I eventually learned how to write TBL. I had an inborn talent for it. With my family’s Scandinavian dislike of confrontation, the tacit strategy was always “write to right wrongs.” Complaints, billing errors, missing rebates—all were addressed by stern but civil letters. I became so good at TBL that, like Cyrano de Bergerac, I was enlisted to help others. In one instance, my letters persuaded a Ford dealer to replace an engine at no cost for a co-worker whose negligence likely contributed to the problem, a possibility deftly omitted in my appeals. With the advent of e-mail, I adapted the TBL model to an electronic format. I e-mailed coherent, gemlike paragraphs to Orrin Hatch to point out instances of blatant hypocrisy. I scolded Jim Matheson for his self-serving support of extending the Bush tax cuts for the rich. I applauded Councilman Luke Garrott for his interest in keeping the city’s sidewalks clear of ice.

My final lessons in letter writing came at the hands of a class of restless pre-pubescents. I was their teacher. They struggled with TFL and TBL. They could not conceive of a letter that didn’t begin with, “How are you?” Come Valentine’s Day, I told them the story of Cyrano and assigned what I called The Love Letter. “You are Cyrano,” I explained. “You must write to a secret Roxanne using lots of concrete detail—and no questions.” They moaned. After many false starts, one kid brought me a smudged paper on which he had written: “Dear Roxanne. You have a big butt and yummy boobies.”

“Is this what you want?” he asked earnestly.

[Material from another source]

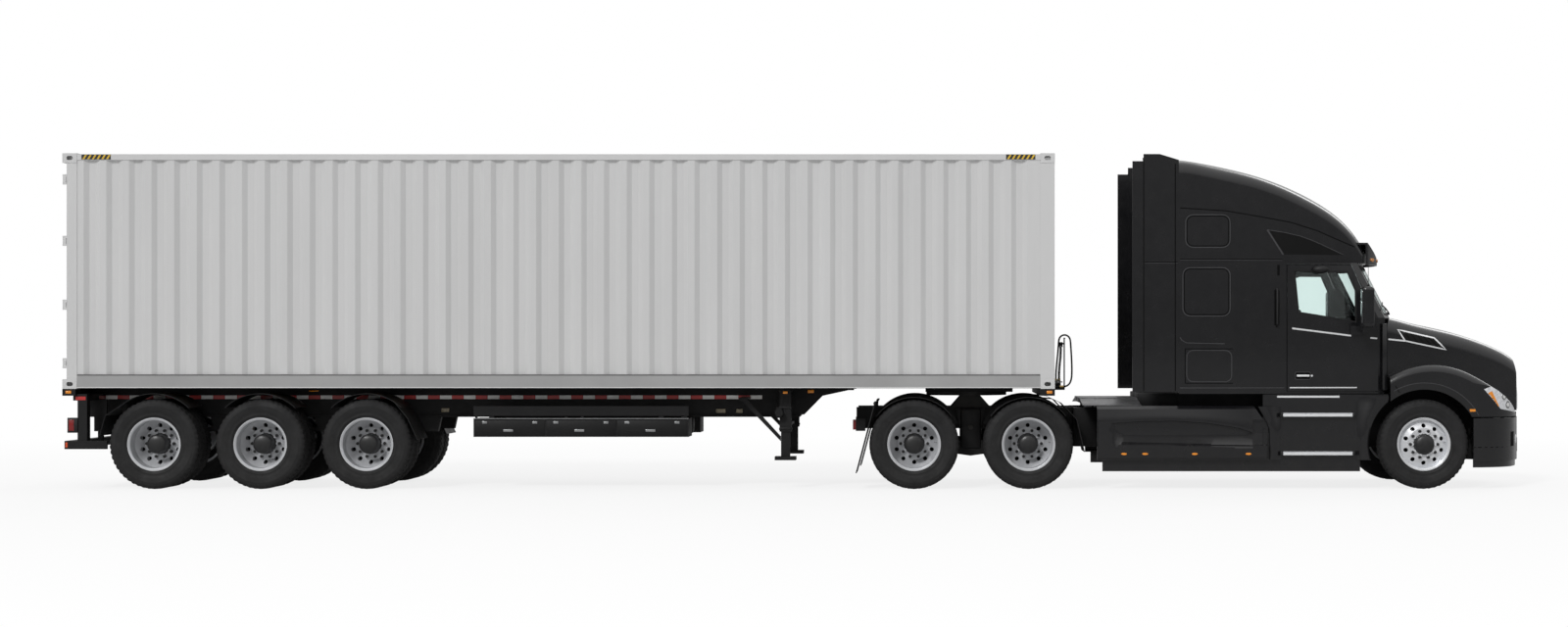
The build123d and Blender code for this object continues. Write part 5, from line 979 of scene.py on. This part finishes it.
def door_trim(tag, side):
    """Belt strips, the window's seal, a handle and lock over a black plate of painted shade ringed by a
    painted highlight, and the pod over the window.
    """
    door = "door" + tag
    made = Piece("door_trim" + tag, door)
    aim(door)
    strips(made, side,
           (0.014, chrome, 0.004, (15.09, 1.248), (15.93, 1.248)),
           (0.020, chrome, 0.004, (15.12, 1.980), (15.86, 1.889)),
           (0.020, chrome, 0.004, (16.10, 1.862), (16.185, 1.855)))
    aim(door, "door_glass" + tag)
    seal = ((15.147, 2.690), (15.815, 2.680), (15.918, 2.449), (15.918, 2.060), (15.199, 2.175))
    outlined(made, side, seal, 0.024, rubber, 0.003)
    aim(door)
    # Painted shade: a black plate for the handle's recess, with a painted highlight round its rim.
    plate_on(made, side, oblong(15.165, 15.345, 1.355, 1.435), seam_black)
    outlined(made, side, rounded(15.160, 15.350, 1.350, 1.440, 0.02), 0.008, edge_highlight, 0.004)
    wall = outside(side, at(15.255), 1.395).y
    out = side * wall
    made.side_box(side, (15.175, 15.335), (out + 0.018, out + 0.034), (1.383, 1.409), chrome, 0.007)
    for ahead in (15.19, 15.305):
        made.side_box(side, (ahead, ahead + 0.02), (out - 0.002, out + 0.022), (1.387, 1.405), chrome, 0.003)
    lock = at(15.365)
    made.rod((lock, wall - side * 0.006, 1.395), (lock, wall + side * 0.004, 1.395), 0.013, chrome)
    pod = at(15.47)
    made.ball((pod, side * 1.135, 2.705), (0.10, 0.055, 0.05), trim_plastic)
    made.tube(((pod, side * 1.06, 2.735), (pod, side * 1.115, 2.73)), 0.012, trim_plastic)
    made.done()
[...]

I don’t think I have ever received a love letter. However, I once got a letter from a cute girl with whom I was friendly. She was in Hawaii at the time. That single handwritten letter changed my life. She wrote that she missed our conversations in the University of Utah cafeteria. A year later, we were married. We still are.
After all these years—countless letters received and sent—I fear that letter writers like me are as obsolete as fountain pens. No one writes TFL. TBL routinely goes unanswered. Matheson ignores my advice; Hatch stonewalls me. I suppose I could try my hand at tweets, but I don’t think I have the time. As any writer knows, it takes a lot longer to write 140 characters than 10,000.